▼

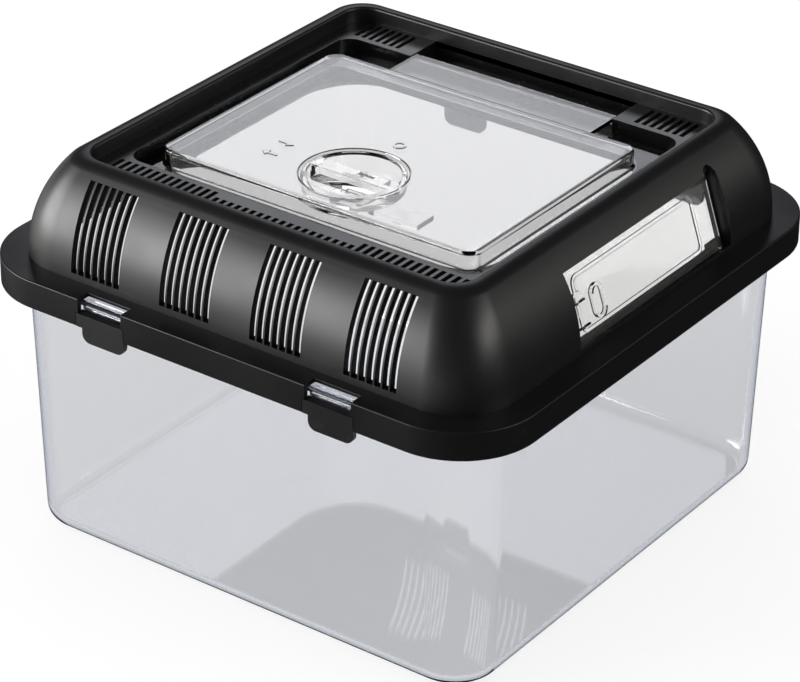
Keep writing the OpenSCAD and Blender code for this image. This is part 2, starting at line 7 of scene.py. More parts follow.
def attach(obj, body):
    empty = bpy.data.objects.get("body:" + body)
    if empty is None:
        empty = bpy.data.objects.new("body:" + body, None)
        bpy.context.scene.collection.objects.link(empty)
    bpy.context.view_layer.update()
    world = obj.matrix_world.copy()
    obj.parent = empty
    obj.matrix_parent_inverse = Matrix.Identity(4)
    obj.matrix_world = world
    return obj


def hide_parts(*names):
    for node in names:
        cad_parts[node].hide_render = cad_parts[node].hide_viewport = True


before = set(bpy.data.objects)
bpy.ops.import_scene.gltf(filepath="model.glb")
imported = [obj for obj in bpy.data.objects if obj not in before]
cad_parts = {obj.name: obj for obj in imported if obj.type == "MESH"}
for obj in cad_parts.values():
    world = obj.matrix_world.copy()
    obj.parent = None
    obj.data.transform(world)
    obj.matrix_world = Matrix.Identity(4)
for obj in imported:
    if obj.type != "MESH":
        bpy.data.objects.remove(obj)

print("pet keeper: frame loaded with", len(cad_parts), "solids")


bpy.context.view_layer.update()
mm = 0.001
past = 1  # how far a cutter reaches past what it cuts
overlap = 0.02  # how far united pieces overlap
nudge = 0.01  # keeps faces that would meet exactly apart
scene = bpy.context.scene


# mesh helpers: everything is given in millimetres and stored in metres

def meshObject(name, verts, faces):
    mesh = bpy.data.meshes.new(name)
    mesh.from_pydata([tuple(c * mm for c in v) for v in verts], [], faces)
    mesh.update()
    obj = bpy.data.objects.new(name, mesh)
    scene.collection.objects.link(obj)
    return obj


def outward(obj):
    work = bmesh.new()
    work.from_mesh(obj.data)
    bmesh.ops.remove_doubles(work, verts=work.verts, dist=0.002 * mm)
    bmesh.ops.dissolve_degenerate(work, edges=work.edges, dist=0.001 * mm)
    bmesh.ops.recalc_face_normals(work, faces=work.faces)
    work.to_mesh(obj.data)
    work.free()
    return obj


def baked(obj):
    bpy.context.view_layer.update()
    graph = bpy.context.evaluated_depsgraph_get()
    mesh = bpy.data.meshes.new_from_object(obj.evaluated_get(graph))
    obj.modifiers.clear()
    obj.data = mesh
    return obj


def carve(obj, tool, how="DIFFERENCE"):
    step = obj.modifiers.new("carve", "BOOLEAN")
    step.operation = how
    step.solver = "EXACT"
    step.material_mode = "TRANSFER"
    step.object = tool
    baked(obj)
    bpy.data.objects.remove(tool)
    return obj


def block(name, low, high, place=None):
    (x0, y0, z0), (x1, y1, z1) = low, high
    verts = [(x, y, z) for z in (z0, z1) for y in (y0, y1) for x in (x0, x1)]
    faces = [(0, 2, 3, 1), (4, 5, 7, 6), (0, 1, 5, 4), (2, 6, 7, 3), (0, 4, 6, 2), (1, 3, 7, 5)]
    obj = meshObject(name, verts, faces)
    if place:
        obj.data.transform(place)
    return obj


def ringPoints(x0, x1, y0, y1, r, steps):
    r = max(r, 0.05)
    points = []
    corners = ((x1 - r, y1 - r, 0), (x0 + r, y1 - r, 90), (x0 + r, y0 + r, 180), (x1 - r, y0 + r, 270))
    for cx, cy, start in corners:
        for k in range(steps + 1):
            a = math.radians(start + 90 * k / steps)
            points.append((cx + r * math.cos(a), cy + r * math.sin(a)))
    return points


def loft(name, rings, loop=False):
    # rings of equal length; a loop joins last to first, otherwise both ends are capped
    count = len(rings[0])
    verts = [p for ring in rings for p in ring]
    faces = []
    for i in range(len(rings) if loop else len(rings) - 1):
        a, b = i * count, ((i + 1) % len(rings)) * count
        for k in range(count):
            n = (k + 1) % count
            faces.append((a + k, a + n, b + n, b + k))
    if not loop:
        faces.append(tuple(range(count - 1, -1, -1)))
        faces.append(tuple(range((len(rings) - 1) * count, len(rings) * count)))
    return outward(meshObject(name, verts, faces))


def roundPlate(name, x0, x1, y0, y1, r, z0, z1, steps=10):
    rings = [[(x, y, z) for x, y in ringPoints(x0, x1, y0, y1, r, steps)] for z in (z0, z1)]
    return loft(name, rings)


def squareLoft(name, profile, steps, loop=True):
    # profile of (half width, height, corner radius)
    rings = [[(x, y, z) for x, y in ringPoints(-u, u, -u, u, r, steps)] for u, z, r in profile]
    return loft(name, rings, loop)


def disc(name, cx, cy, r, z0, z1, steps=64):
    rings = [
        [(cx + r * math.cos(2 * math.pi * k / steps), cy + r * math.sin(2 * math.pi * k / steps), z)
         for k in range(steps)] for z in (z0, z1)
    ]
    return loft(name, rings)


def rod(name, start, end, r, steps=24):
    a, b = Vector(start), Vector(end)
    turn = (b - a).to_track_quat("Z", "Y").to_matrix()
    rings = [
        [tuple(p + turn @ Vector((r * math.cos(t), r * math.sin(t), 0)))
         for t in (2 * math.pi * k / steps for k in range(steps))] for p in (a, b)
    ]
    return loft(name, rings)


def arc(cx, cz, r, start, end, steps):
    out = []
    for k in range(steps + 1):
        a = math.radians(start + (end - start) * k / steps)
        out.append((cx + r * math.cos(a), cz + r * math.sin(a)))
    return out


edgeLook = {"sharpFrom": 40, "weight": 60}


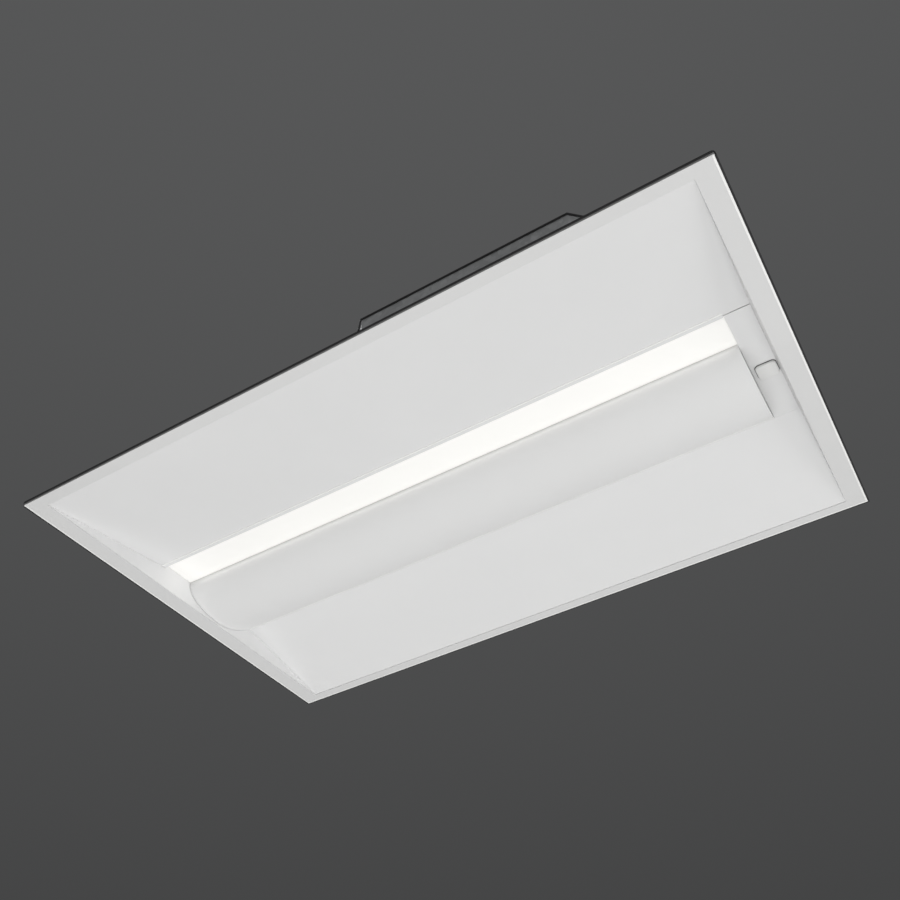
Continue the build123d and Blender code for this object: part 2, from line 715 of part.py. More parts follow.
driver_blocks = {
    "driver_input_block": driver_x + driver_half,
    "driver_output_block": driver_x - driver_half - driver_block_length,
}
for block_name, block_x in driver_blocks.items():
    with BuildPart() as driver_block:
        slab(block_x, block_x + driver_block_length, driver_y - driver_block_width / 2,
             driver_y + driver_block_width / 2, driver_block_z, driver_block_z + driver_block_height)
        fillet(driver_block.edges().filter_by(Axis.Z), radius=driver_block_radius)
    driver_block.part.label = block_name
    export_step(driver_block.part, f"parts/{block_name}.step")


# ---------------------------------------------------------------- junction box on the near wing
def draw_box_plan(inset, z_low, z_high, mode=Mode.ADD):
    """Plan of the junction box with its two near corners cut off, drawn inset from its outside."""
    corner = box_corner_cut + inset * (2 ** 0.5 - 2)
    left = box_left_x + inset
    right = box_right_x - inset
    near = box_near_y + inset
    far = box_far_y - inset
    with BuildSketch(Plane.XY.offset(z_low)) as plan:
        Polygon((left + corner, near), (right - corner, near), (right, near + corner),
                (right, far), (left, far), (left, near + corner), align=None)
    extrude(plan.sketch, amount=z_high - z_low, mode=mode)


slot_half = raceway_width / 2 - raceway_sheet
lid_screw_y = box_near_y + lid_screw_inset
with BuildPart() as junction_box:
    draw_box_plan(0, 0, box_top_z)
    draw_box_plan(box_sheet, box_floor_z, box_top_z, mode=Mode.SUBTRACT)
    draw_box_plan(box_sheet, 0, box_floor_z - box_sheet, mode=Mode.SUBTRACT)
    with BuildSketch(Plane.YZ.offset(box_left_x)):
        Polygon((box_near_y - cut_over, -cut_over), (box_far_y + cut_over, -cut_over),
                (box_far_y + cut_over, wing_top(box_far_y + cut_over)),
                (box_near_y - cut_over, wing_top(box_near_y - cut_over)), align=None)
    extrude(amount=box_right_x - box_left_x, mode=Mode.SUBTRACT)
    slab(terminal_x - slot_half, terminal_x + slot_half, box_far_y - box_sheet - cut_over,
         box_far_y + cut_over, box_slot_low_z, box_slot_low_z + box_slot_height, mode=Mode.SUBTRACT)
    rod_x(box_right_x - box_sheet - cut_over, box_right_x + cut_over, entry_y, entry_z, entry_radius,
          mode=Mode.SUBTRACT)
    slab(box_mid_x - lid_screw_inset, box_mid_x + lid_screw_inset, box_near_y, lid_screw_y + lid_screw_inset,
         box_top_z - box_sheet, box_top_z)
    rod_z(box_mid_x, lid_screw_y, box_top_z - box_sheet - cut_over, box_top_z + cut_over,
          lid_screw_radius + screw_hole_clearance, mode=Mode.SUBTRACT)
    for x in (box_left_x + lid_hinge_inset, box_right_x - lid_hinge_inset):
        for low in (x - lid_knuckle_length / 2 - knuckle_gap - lid_side_knuckle_length,
                    x + lid_knuckle_length / 2 + knuckle_gap):
            high = low + lid_side_knuckle_length
            rod_x(low, high, lid_hinge_y, box_top_z, lid_knuckle_radius)
            slab(low, high, box_far_y - box_sheet, lid_hinge_y, box_top_z - lid_knuckle_radius, box_top_z)
            rod_x(low, high, lid_hinge_y, box_top_z, lid_pin_radius + running_clearance, mode=Mode.SUBTRACT)
junction_box.part.label = "junction_box"
export_step(junction_box.part, "parts/junction_box.step")

lid_face_z = box_top_z + box_sheet
with BuildPart() as junction_box_lid:
    draw_box_plan(-lid_overhang, box_top_z, lid_face_z)
    for x in (box_left_x + lid_hinge_inset, box_right_x - lid_hinge_inset):
        reach = lid_knuckle_length / 2 + 2 * knuckle_gap + lid_side_knuckle_length
        rod_x(x - reach, x + reach, lid_hinge_y, box_top_z, lid_knuckle_radius + knuckle_relief,
              mode=Mode.SUBTRACT)
        low = x - lid_knuckle_length / 2
        high = x + lid_knuckle_length / 2
        rod_x(low, high, lid_hinge_y, box_top_z, lid_knuckle_radius)
        slab(low, high, box_far_y - lid_tab_depth, lid_hinge_y, box_top_z, box_top_z + box_sheet)
        rod_x(low, high, lid_hinge_y, box_top_z, lid_pin_radius + running_clearance, mode=Mode.SUBTRACT)
    rod_z(box_mid_x, lid_screw_y, box_top_z - cut_over, box_top_z + box_sheet + cut_over,
          lid_screw_radius, mode=Mode.SUBTRACT)
junction_box_lid.part.label = "junction_box_lid"
export_step(junction_box_lid.part, "parts/junction_box_lid.step")

with BuildPart() as lid_hinge_pins:
    for x in (box_left_x + lid_hinge_inset, box_right_x - lid_hinge_inset):
        reach = lid_knuckle_length / 2 + knuckle_gap + lid_side_knuckle_length + pin_end_length
        rod_x(x - reach, x + reach, lid_hinge_y, box_top_z, lid_pin_radius)
lid_hinge_pins.part.label = "lid_hinge_pins"
export_step(lid_hinge_pins.part, "parts/lid_hinge_pins.step")

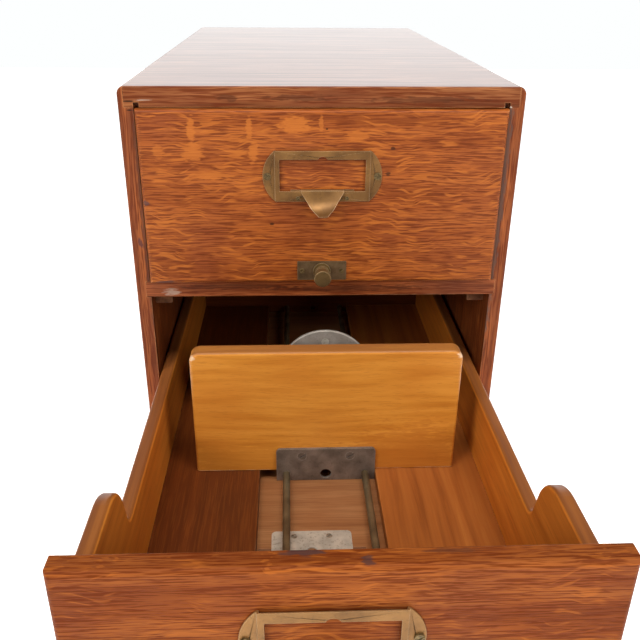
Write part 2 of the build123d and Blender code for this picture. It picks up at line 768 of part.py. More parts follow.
for name, rest in drawers.items():
    front_face = front_y - front_proud - rest["out"]
    place = Place(rest["play"], front_face, opening_floor[name], rest["rods"], rest["holder"])
    setback = rest["follower"]
    holder_places = [
        place.front(place.holder_x + hand * holder_screw_x, -holder_sheet, place.holder_z)
        for hand in (-1, 1)
    ]
    knob_places = [
        place.front(place.rods + hand * knob_screw_spacing / 2, -knob_plate_thickness, rod_height)
        for hand in (-1, 1)
    ]
    catch_places = [
        place.top(catch_shift + hand * catch_screw_spacing / 2, catch_setback - catch_screw_inset,
                  base_top - catch_recess + catch_thickness)
        for hand in (-1, 1)
    ]
    foot_places = [
        place.front(place.rods + hand * foot_screw_spacing / 2, setback - foot_plate_thickness,
                    floor_top + foot_screw_height)
        for hand in (-1, 1)
    ]
    rear_y = setback + follower_thickness + bracket_thickness
    rear_places = [
        place.rear(place.rods + hand * bracket_screw_spacing / 2, rear_y,
                   floor_top + bracket_screw_height)
        for hand in (-1, 1)
    ]
    rear_places.append(place.rear(place.rods, rear_y, floor_top + upstand_screw_height))

    keep(drawer_front(place, rest["top_gap"], holder_places, knob_places), f"{name}_front")
    keep(drawer_side(place, -1), f"{name}_left_side")
    keep(drawer_side(place, 1), f"{name}_right_side")
    keep(drawer_back(place), f"{name}_back")
    keep(base_board(place, catch_places), f"{name}_base_board")
    keep(floor_board(place, -inner_width / 2, channel_left), f"{name}_left_floor_board")
    keep(floor_board(place, channel_right, inner_width / 2), f"{name}_right_floor_board")
    keep(label_holder(place, holder_places), f"{name}_label_holder")
    keep(finger_pull(place), f"{name}_finger_pull")
    keep(screws(rivet, rivet_places(place)), f"{name}_pull_rivets")
    keep(screws(label_screw, holder_places), f"{name}_label_screws")
    keep(knob_plate(place, knob_places), f"{name}_knob_plate")
    keep(screws(knob_plate_screw, knob_places), f"{name}_knob_plate_screws")
    keep(guide_rods(place), f"{name}_guide_rods")
    keep(catch_plate(place, catch_places), f"{name}_catch_plate")
    keep(screws(catch_screw, catch_places), f"{name}_catch_screws")
    keep(follower_block(place, setback, foot_places, rear_places), f"{name}_follower_block")
    keep(foot_plate(place, setback, foot_places), f"{name}_foot_plate")
    keep(screws(foot_screw, foot_places), f"{name}_foot_screws")
    keep(follower_bracket(place, setback, rear_places), f"{name}_follower_bracket")
    keep(screws(bracket_screw, rear_places), f"{name}_bracket_screws")
    keep(lock_spindle(place, setback), f"{name}_lock_spindle")
    keep(lock_disc(place, setback), f"{name}_lock_disc")
    keep(finger_pin(place, setback), f"{name}_finger_pin")
    if rest["card_rod"]:
        keep(card_rod(place), f"{name}_card_rod")
        keep(rod_knob(place), f"{name}_rod_knob")
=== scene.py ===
from functools import partial
import math

import bpy
from mathutils import Matrix, Vector

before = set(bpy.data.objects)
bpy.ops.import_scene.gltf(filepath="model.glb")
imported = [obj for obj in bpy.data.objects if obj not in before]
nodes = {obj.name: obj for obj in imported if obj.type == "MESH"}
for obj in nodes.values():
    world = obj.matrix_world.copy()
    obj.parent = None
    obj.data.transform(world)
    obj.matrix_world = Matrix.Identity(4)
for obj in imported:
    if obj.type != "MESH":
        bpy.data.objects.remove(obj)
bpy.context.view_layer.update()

mm = 0.001
drawers = ("upper", "lower")
print("frame loaded:", len(nodes), "nodes")


# Colours and nodes

def hexColour(text):
    # sRGB hex to the linear values that shaders take
    channels = [int(text[i:i + 2], 16) / 255 for i in (1, 3, 5)]
    linear = [c / 12.92 if c <= 0.04045 else ((c + 0.055) / 1.055) ** 2.4 for c in channels]
    return (*linear, 1.0)


def addNode(tree, kind, inputs=(), output=0, stops=None, **settings):
    # inputs: by place or by name, a value is set and a socket is linked; stops: places and colours
    # of a ramp; output: the one that is given back, or None for the node itself
    made = tree.nodes.new(kind)
    for key, value in settings.items():
        setattr(made, key, value)
    for key, value in inputs.items() if isinstance(inputs, dict) else enumerate(inputs):
        if isinstance(value, bpy.types.NodeSocket):
            tree.links.new(value, made.inputs[key])
        else:
            made.inputs[key].default_value = value
    if stops:
        ramp = made.color_ramp
        while len(ramp.elements) < len(stops):
            ramp.elements.new(0.5)
        for element, (where, colour) in zip(ramp.elements, stops):
            element.position, element.color = where, hexColour(colour)
    return made if output is None else made.outputs[output]


def startMaterial(name):
    material = bpy.data.materials.new(name)
    material.use_nodes = True
    material.node_tree.nodes.clear()
    return material, material.node_tree


def dress(names, material):
    for name in names:
        slots = nodes[name].data.materials
        slots.clear()
        slots.append(material)


# Each board and each fitting takes its noise from a place of its own, this far from the next
noiseStep = {"board": 3.7, "fitting": 2.9, "axes": (1.0, 1.7, 2.3)}
noiseSpan = (0.3, 0.7)  # where most of a noise's values lie
arrisSamples = 4  # rays that look for an arris at each point


# Wood: lengths in mm, and ranges are of the noise that each pattern is cut from

# Quarter-sawn white oak, fumed and varnished: thin dark lines along the grain, crossed by golden
# ribbons of ray fleck that sway from side to side
quarteredOak = {
    "light": "#a65b25", "middle": "#984f1d", "dark": "#854215", "toneStops": (0.3, 0.48, 0.68),
    "streakLength": 120, "streakWidth": 9, "wobble": 0.8, "wobbleLength": 48,
    "pore": "#5e2409", "poreAmount": 0.8, "poreLength": 16, "poreWidth": 0.6, "poreFrom": 0.47,
    "poreSoft": 0.09,
    "fleck": "#b36526", "fleckAmount": 0.7, "fleckSize": (15, 1.7, 1.7), "fleckFrom": 0.54,
    "fleckSoft": 0.06, "fleckSway": 3.2, "fleckSwayLength": 24, "fleckPatch": 26,
    "fleckPatchRange": (0.4, 0.52),
    "patch": "#7f3f22", "patchAmount": 0.5, "patchSize": 50, "patchRange": (0.45, 0.7),
    "wear": "#c9935f", "wearAmount": 0.5,
    "roughness": 0.45, "sheen": 0.12, "coat": 0.06, "coatRoughness": 0.3, "bump": 0.08, "bumpStrength": 0.6,
}
# Plain-sawn oak of the carcass: the same stain, coarser open pores, no ray fleck
plainOak = dict(
    quarteredOak, light="#a35a2a", middle="#874621", dark="#5e2c12", fleckAmount=0.0, poreLength=26,
    poreWidth=0.95, poreFrom=0.48, patch="#6b3820", patchAmount=0.6, streakWidth=4.0, wobble=2.0,
)
# The rail between the drawers, redder and more handled
railOak = dict(plainOak, light="#a85b30", middle="#8a4722", dark="#5c2a12", patch="#5a3020", patchAmount=0.5)
# The top's varnish is rubbed to a full gloss, so it mirrors the pale room at a low angle
glossOak = dict(
    plainOak, light="#9c6238", middle="#804826", dark="#582f15", roughness=0.35, topGloss=(0.86, 1.0),
    bump=0.02,
)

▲

Identify each line holding the string "this", and copy it out.

• ANSWER TO THE TASK
Keep writing the OpenSCAD and Blender code for this image. This is part 2, starting at line 7 of scene.py. More parts follow.
Continue the build123d and Blender code for this object: part 2, from line 715 of part.py. More parts follow.
Write part 2 of the build123d and Blender code for this picture. It picks up at line 768 of part.py. More parts follow.
# Each board and each fitting takes its noise from a place of its own, this far from the next